Aug 30, 2013 9:19 PM by Connie Tran, KSBY News
Hospitals along the Central Coast are now turning to modern-day technology when it comes to dealing with prescription drugs. Many doctors are now required to use an electronic device to write a prescription, instead of the old-fashioned way of writing it down.
At Sierra Vista Regional Medical Center in San Luis Obispo, the physicians and pharmacists work with an electronic prescription program called Cerner Millenium.
"We've been using e-prescription for about two years," said Shilpa Patel, a Clinical Pharmacist for Sierra Vista.
Patel said her job is a lot easier when a doctor prescribes electronically, but who it really benefits, she said, is the patient.
She said, "Well the primary benefit is that it increases patient safety. It allows for less medication errors. It allows for pharmacists to read prescriptions more easy."
The Institute of Medicine reports that doctors' sloppy handwriting is responsible for 7,000 deaths each year.
San Luis Obispo private-practice pediatrician Dr. Rene Bravo said medication error is a serious issue in the modern practice of medicine.

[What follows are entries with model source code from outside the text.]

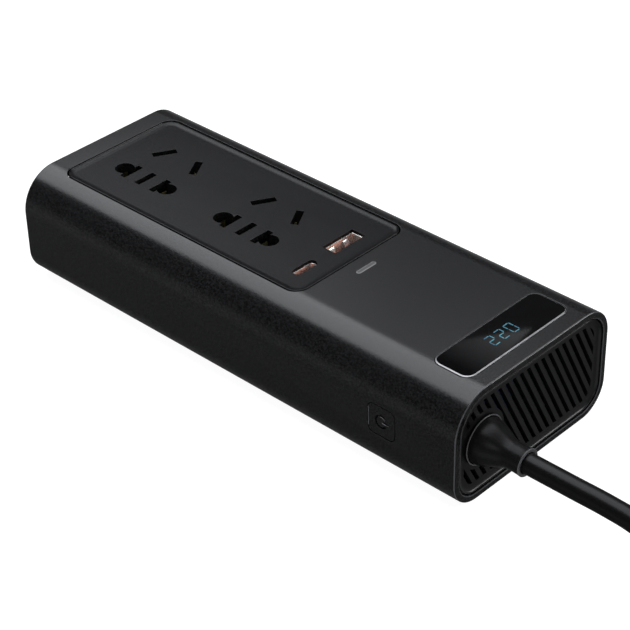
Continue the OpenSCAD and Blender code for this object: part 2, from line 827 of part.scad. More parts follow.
module plug_fuse() color("#cfd8dc")
  bar_x(plug_x + tip_back - fuse_l, plug_x + tip_back, 3.15, plug_y, plug_z);

// Coil spring behind the fuse, drawn as short as the tip's travel makes it
module tip_spring() color("silver") {
  start = boot_l + 4 + spring_wire_r;
  end = tip_back - fuse_l - tip_travel - spring_wire_r - 0.1;
  steps = spring_turns * 12;
  sweep(
    [for (i = [0:steps])
      let(a = 360 * spring_turns * i / steps)
      [plug_x + start + (end - start) * i / steps, plug_y + spring_r * cos(a), plug_z + spring_r * sin(a)]],
    spring_wire_r, 6, [1, 0, 0]
  );
}

// Bowed strip that presses on one side of the vehicle's socket; side is 0 for +Y and 1 for -Y
module side_contact(side) color("silver") side_place(side) {
  bow_r = 30;
  strip_t = 0.5;
  centre = barrel_r + side_travel - bow_r;
  along_z(-2.2, 2.2) translate([grip_x1 + 16, 0]) intersection() {
    difference() {
      translate([0, centre]) circle(bow_r, $fn = 128);
      translate([0, centre]) circle(bow_r - strip_t, $fn = 128);
    }
    translate([-10.5, 0]) square([21, 20]);
  }
}

housing();
front_grille();
rear_grille();
socket_panel();
socket_base(outlets[0]);  // socket_base_a
socket_base(outlets[1]);  // socket_base_b
pole_contact(outlets[0], -1);  // left_contact_a
pole_contact(outlets[0], 1);  // right_contact_a
earth_contact(outlets[0]);  // earth_contact_a
pole_contact(outlets[1], -1);  // left_contact_b
pole_contact(outlets[1], 1);  // right_contact_b
earth_contact(outlets[1]);  // earth_contact_b
usb_a_shell();
usb_a_tongue();
usb_c_shell();
usb_c_tongue();
usb_board();
indicator_lens();
indicator_led();
display_trim();
display_window();
display_digits();
display_board();
power_button();
switch_plunger();
tact_switch();
switch_board();
main_board();
transformer_core();
transformer_bobbin();
transformer_winding();
choke_core();
choke_winding();
electrolytic_capacitors();
filter_capacitor();
heat_sink_a();
heat_sink_b();
power_transistors();
control_chip();
fan_frame();
fan_rotor();
fan_screws();
board_screws();
base_screws();
rubber_feet();
strain_relief();
positive_lead();
negative_lead();
cord_case_side();
cord_coil();
cord_plug_side();
cord_tie();
plug_boot();
plug_shell();
plug_nose();
plug_tip();
plug_fuse();
tip_spring();
side_contact(0);  // side_contact_a
side_contact(1);  // side_contact_b
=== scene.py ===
import json
import math

import bmesh
import bpy
from mathutils import Matrix, Vector


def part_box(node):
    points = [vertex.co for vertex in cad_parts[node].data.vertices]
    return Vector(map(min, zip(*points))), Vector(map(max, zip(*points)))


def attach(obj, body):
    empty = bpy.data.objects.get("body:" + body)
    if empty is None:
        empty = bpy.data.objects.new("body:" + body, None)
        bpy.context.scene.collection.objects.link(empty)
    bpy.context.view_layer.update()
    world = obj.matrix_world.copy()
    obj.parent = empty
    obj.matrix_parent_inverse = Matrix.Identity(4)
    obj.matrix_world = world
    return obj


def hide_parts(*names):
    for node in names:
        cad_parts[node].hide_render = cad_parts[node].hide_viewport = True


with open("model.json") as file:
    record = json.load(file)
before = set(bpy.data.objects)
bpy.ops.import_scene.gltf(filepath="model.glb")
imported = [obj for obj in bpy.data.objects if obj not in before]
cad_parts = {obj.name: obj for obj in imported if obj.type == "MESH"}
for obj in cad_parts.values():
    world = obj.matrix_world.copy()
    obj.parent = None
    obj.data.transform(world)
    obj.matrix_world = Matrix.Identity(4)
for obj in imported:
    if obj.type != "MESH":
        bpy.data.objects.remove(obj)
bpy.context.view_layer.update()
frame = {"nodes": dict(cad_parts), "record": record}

MM = 0.001


def box_mm(node):
    """Lowest and highest corner of a CAD node, in mm to a hundredth."""
    return [tuple(round(c / MM, 2) for c in corner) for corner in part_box(node)]


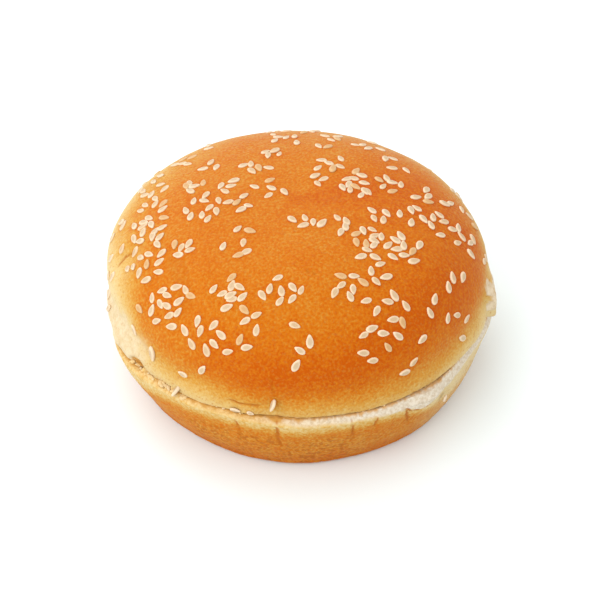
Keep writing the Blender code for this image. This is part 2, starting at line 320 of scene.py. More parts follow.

# How far below its rim the heel's crust begins to turn brown and has turned, and how much
# further down at its pale left and at its right, where a sheen is painted, whose azimuths come first
HEEL_TURNS_BROWN = (0.4, 5.4)
PALE_HEEL_LEFT = ((128, 152), 5.0)
HEEL_SHEEN_RIGHT = ((-66, -36), 6.0)

# How brown the heel is at its rim, what its side adds, and what shade painted at its foot adds,
# with the distances below the rim between which that painted shade begins
HEEL_BROWN = 0.14
SIDE_BROWN = 0.46
FOOT_SHADE = 0.1
FOOT_SHADE_BEGINS = (13, 20)

# Where the heel is speckled: distances below the rim between which it begins, and the
# azimuth and reaches of the stretch where it is most so
SPECKS_BEGIN = (3.5, 8)
MOST_SPECKLED = (-97, (12, 40))

# Azimuths between which a sheen is painted on the heel's crust at the right as a little of
# the crumb's colour, and, counted clockwise, those between which its crumb is rough at the left
PALE_SHEEN_RIGHT = ((-58, -35), (0, 40))
ROUGH_LEFT = ((114, 126), (146, 152))

# Colours of the crust by how far it is baked and how much shade and light is painted on it,
# of its sheen, specks and flecks, and of the brown shade painted in its creases
CRUST_STOPS = (
    (0.0, (0.61, 0.47, 0.23, 1.0)),
    (0.2, (0.57, 0.37, 0.12, 1.0)),
    (0.4, (0.52, 0.255, 0.042, 1.0)),
    (0.6, (0.495, 0.168, 0.015, 1.0)),
    (0.7, (0.49, 0.134, 0.006, 1.0)),
    (1.0, (0.44, 0.076, 0.002, 1.0)),
)
CRUST_GLOSS = (1.0, 0.55, 0.12, 1.0)
SPECK = (0.34, 0.09, 0.006, 1.0)
FLECK = (0.72, 0.36, 0.10, 1.0)
CREASE_SHADE_BROWN = (0.38, 0.10, 0.007, 1.0)

# Colours of the torn crumb, of the brown shade painted in the gap between the halves and of the seeds
CRUMB = (0.66, 0.59, 0.48, 1.0)
CRUMB_SHADE = (0.54, 0.44, 0.32, 1.0)
GOLDEN_CRUMB = (0.72, 0.50, 0.21, 1.0)
GOLDEN_SHADE = (0.56, 0.32, 0.08, 1.0)
SEAM_SHADE_BROWN = (0.50, 0.25, 0.06, 1.0)
HUSK = (0.50, 0.37, 0.23, 1.0)
HUSK_RIM = (0.72, 0.57, 0.40, 1.0)
TOASTED_HUSK = (0.50, 0.28, 0.11, 1.0)
TOASTED_RIM = (0.60, 0.38, 0.17, 1.0)

# Light: a pale sky all round, and softboxes by place, size and watts
SKY = (1.0, 0.99, 0.98, 1.0)
SKY_STRENGTH = 1.2
SOFTBOXES = {
    "behind": ((-0.25, 0.5, 0.5), 0.6, 1.6),
    "front_left": ((-0.45, -0.36, 0.48), 0.6, 2.6),
}
FLOOR_COLOUR = (0.79, 0.85, 0.86, 1.0)
FLOOR_SIZE = 3.0

# The camera of the photograph
CAMERA_ELEVATION = 44.5
CAMERA_DISTANCE = 330.0
CAMERA_TARGET = (-0.47, 0.0, 15.18)
CAMERA_ROLL = 0.1
FOCAL_PIXELS = 1192.9
PICTURE_PIXELS = 600
SENSOR = 36.0


def smooth(value, start, end):
    """0 before the start, 1 past the end, and an even step between."""
    t = np.clip((value - start) / (end - start), 0, 1)
    return t * t * (3 - 2 * t)


def near(points, centre, reach):
    """1 at the centre, falling to 0 at the reach along x, y and z."""
    distance = np.linalg.norm((points - np.array(centre)) / np.array(reach), axis=1)
    return 1 - smooth(distance, 0, 1)


def lumps(points, wavelength, seed):
    """Smooth unevenness between about -1 and 1."""
    shift = Vector((seed, 2 * seed, 3 * seed))
    return np.array([noise.noise(Vector(p) / wavelength + shift) for p in points])


def swells(azimuth, rows):
    """The sum of bumps and hollows, each given by its azimuth, reach and height."""
    total = np.zeros(len(azimuth))
    for middle, reach, height in rows:
        away = np.abs((np.degrees(azimuth) - middle + 180) % 360 - 180)
        total += height * (1 - smooth(away, 0, reach))
    return total


def out_of_round(azimuth, waves):
    """What waves round the plan add to its radius."""
    return sum(a * np.cos(count * azimuth) + b * np.sin(count * azimuth) for count, a, b in waves)


def polar(points):
    """Each point's distance from the axis, and its azimuth."""
    return np.hypot(points[:, 0], points[:, 1]), np.arctan2(points[:, 1], points[:, 0])


def at_left(turn, start, end):
    """1 at the left, fading in between two azimuths, counted clockwise, and out at the back."""
    clockwise = -turn % 360
    return smooth(clockwise, start, end) * (1 - smooth(clockwise, *LEFT_ENDS))


def at_right(turn, start, end):
    """1 at the right, fading in between two azimuths and out at the back."""
    return smooth(turn, start, end) * (1 - smooth(turn, *RIGHT_ENDS))


def dome_height(distance):
    """Height of the crown's skin above its cut face, at a distance from the axis."""
    share = min(distance / CROWN_RADIUS, 1.0)
    return CROWN_WALL + CROWN_DOME * math.sqrt(1 - share**CROWN_SQUARENESS)


def corner(radius, height, rounding, start, end, rings):
    """Points round a corner, whose rounding has its middle at (radius, height)."""
    angles = np.radians(np.linspace(start, end, rings + 1))
    return [(radius + rounding * math.cos(a), height + rounding * math.sin(a)) for a in angles]


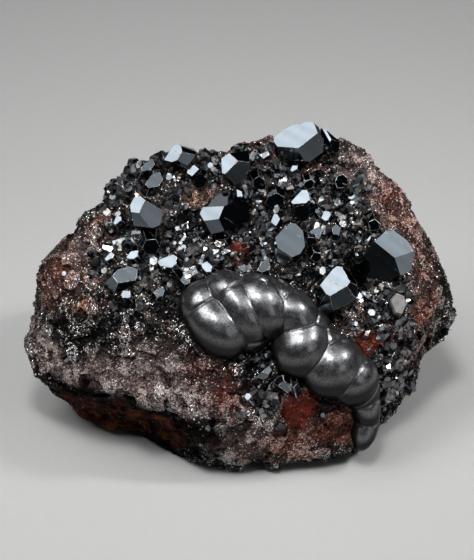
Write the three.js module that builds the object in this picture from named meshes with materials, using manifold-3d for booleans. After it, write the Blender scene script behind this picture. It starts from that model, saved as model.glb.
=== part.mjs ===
// A hematite specimen: a fist-sized lump of iron-stained rock, a band of kidney ore across its
// front, and bright black hematite crystals standing on its sloping top.
//
// Millimetres, +Z up, +X to the viewer's right, -Y towards the viewer. The origin is on the
// surface that the lump rests on, below the middle of its box.
//
// The front was drawn from one photograph. A point that the photograph shows is written as
// its pixel there, and sight() turns it into a line of sight. Sizes are real millimetres.
import * as THREE from "three";
import { ConvexGeometry } from "three/addons/geometries/ConvexGeometry.js";
import { ImprovedNoise } from "three/addons/math/ImprovedNoise.js";
import { mergeVertices } from "three/addons/utils/BufferGeometryUtils.js";
import Module from "manifold-3d";

// Driving dimensions
const MM_PER_PIXEL = 0.235; // gives a lump 101 mm wide
const GAP = 0.3; // between pieces that touch
const TOUCHING = 0.02; // cubic millimetres shared by crystals that have grown together
const RESTING_LEVEL = -2.2; // the lump is cut flat here
const ROCK_FACETS = 9; // subdivisions of the lump's surface
const FINER_IN_FRONT = 0.35;
const LOBE_SIDES = { large: 11, small: 9, hollow: 9 };
const SMALL_LOBE = 5; // half length, up to
const HUMMOCKS = { size: 9.5, height: 2.9 };
const KNOBS = { size: 4.3, height: 1.3 };
const ROUGHER_BEHIND = 0.7; // the back was broken off and has no crust
const EDGE_WEAR = 2.5; // degrees over which the lump's edges are worn round
const FULLER = 0.8; // puts back what the wear and the flat facets take off

// The viewpoint of the photograph
const PICTURE_CENTRE = { x: 237, y: 280 }; // pixels
const ELEVATION = THREE.MathUtils.degToRad(35);
const EYE_DISTANCE = 520;
const AIM = new THREE.Vector3(0, 0, 32);
const RIGHT = new THREE.Vector3(1, 0, 0);
const UP = new THREE.Vector3(0, Math.sin(ELEVATION), Math.cos(ELEVATION));
const NEARER = new THREE.Vector3(0, -Math.cos(ELEVATION), Math.sin(ELEVATION));
const EYE = AIM.clone().addScaledVector(NEARER, EYE_DISTANCE);

// The line of sight through a pixel.
function sight(px, py) {
  const seen = AIM.clone()
    .addScaledVector(RIGHT, (px - PICTURE_CENTRE.x) * MM_PER_PIXEL)
    .addScaledVector(UP, (PICTURE_CENTRE.y - py) * MM_PER_PIXEL);
  return new THREE.Ray(EYE.clone(), seen.sub(EYE).normalize());
}

// The point seen at a pixel that lies back millimetres behind the middle of the lump.
function seenAt(px, py, back) {
  const ray = sight(px, py);
  return ray.at((back - ray.origin.y) / ray.direction.y, new THREE.Vector3());
}

// The point seen at a pixel on the upright plane that faces the viewer, near millimetres
// nearer than the aim.
function seenNear(px, py, near) {
  const level = new THREE.Plane(NEARER, -NEARER.dot(AIM) - near);
  return sight(px, py).intersectPlane(level, new THREE.Vector3());
}

// A direction in the picture: turn is counted from the right towards up, tilt away from the eye.
function facing(turn, tilt) {
  const t = THREE.MathUtils.degToRad(turn);
  const away = THREE.MathUtils.degToRad(tilt);
  return new THREE.Vector3()
    .addScaledVector(RIGHT, Math.cos(t) * Math.sin(away))
    .addScaledVector(UP, Math.sin(t) * Math.sin(away))
    .addScaledVector(NEARER, Math.cos(away));
}

// Solids
const wasm = await Module();
wasm.setup();

function solidOf(geometry) {
  const bare = new THREE.BufferGeometry().setAttribute(
    "position",
    geometry.getAttribute("position"),
  );
  if (geometry.index) bare.setIndex(geometry.index);
  const merged = mergeVertices(bare, 1e-4);
  return new wasm.Manifold(
    new wasm.Mesh({
      numProp: 3,
      vertProperties: merged.attributes.position.array,
      triVerts: new Uint32Array(merged.index.array),
    }),
  );
}

function geometryOf(solid) {
  const mesh = solid.getMesh();
  const geometry = new THREE.BufferGeometry();
  geometry.setAttribute(
    "position",
    new THREE.BufferAttribute(new Float32Array(mesh.vertProperties), 3),
  );
  geometry.setIndex(new THREE.BufferAttribute(new Uint32Array(mesh.triVerts), 1));
  geometry.computeVertexNormals();
  return geometry;
}

function largestPiece(solid) {
  return solid.decompose().sort((a, b) => b.volume() - a.volume())[0];
}

// The lump. Its corners are [pixel x, pixel y, millimetres back] where the photograph shows
// them, and [x, y, z] in millimetres round the back and underneath.
const SKYLINE = [
  [118, 186, 4], [129, 171, 8], [158, 156, 12], [200, 159, 13], [240, 152, 13],
  [300, 143, 15], [343, 139, 15], [358, 152, 13], [376, 178, 11], [397, 196, 9],
  [411, 206, 7], [421, 231, 5], [437, 263, 3], [454, 300, 0], [449, 322, -2],
  [433, 346, -2], [413, 380, -4], [396, 402, -8], [379, 420, -14], [367, 443, -21],
  [353, 458, -25.5], [305, 464, -27.5], [255, 466, -28], [206, 472, -29.5],
  [185, 463, -27], [172, 442, -21], [140, 437, -19], [100, 429, -16], [75, 410, -14],
  [58, 396, -14], [40, 383, -13], [28, 352, -10], [24, 334, -8], [36, 312, -5],
  [37, 285, -3], [47, 262, -1], [65, 241, 0], [89, 221, 2], [108, 206, 3],
];
const CRYSTAL_SLOPE = [
  [150, 185, 4.5], [150, 225, -3], [150, 270, -12], [110, 240, -5], [85, 270, -9],
  [60, 290, -10], [200, 190, 5], [200, 240, -6], [235, 215, 0], [270, 185, 6],
  [270, 240, -6], [320, 175, 8], [320, 225, -2], [330, 265, -10], [370, 205, 3],
  [375, 255, -7], [405, 240, -2], [430, 290, -7], [400, 310, -16], [375, 300, -16],
  [60, 320, -15], [100, 320, -18], [150, 310, -20], [180, 330, -24], [215, 300, -20],
  [260, 290, -17], [300, 300, -18], [340, 320, -20], [380, 345, -20], [415, 340, -14],
];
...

"I'm a strong advocate of e-prescribing. I think it's an important tool in the future, in terms of decreasing medication errors and interpretations. I myself, plan to eventually go there. I still may do both and find a hybrid between," said Dr. Bravo.
Dr. Bravo called himself old-school. The pediatrician still writes out his prescriptions to patients on a notepad as a way to keep the physician-patient relationship personal. He said he also strongly believes his handwriting, unlike others, is legible.
He said, "I want to be able to hand the patient something that I've written because that helps the therapuetic."
Sierra Vista and Twin Cities Community Hospital in Templeton require their physicians to use e-prescribing. An official for Marian Regional Medical Center in Santa Maria said some of its doctors e-prescribe, and some still write their prescriptions out.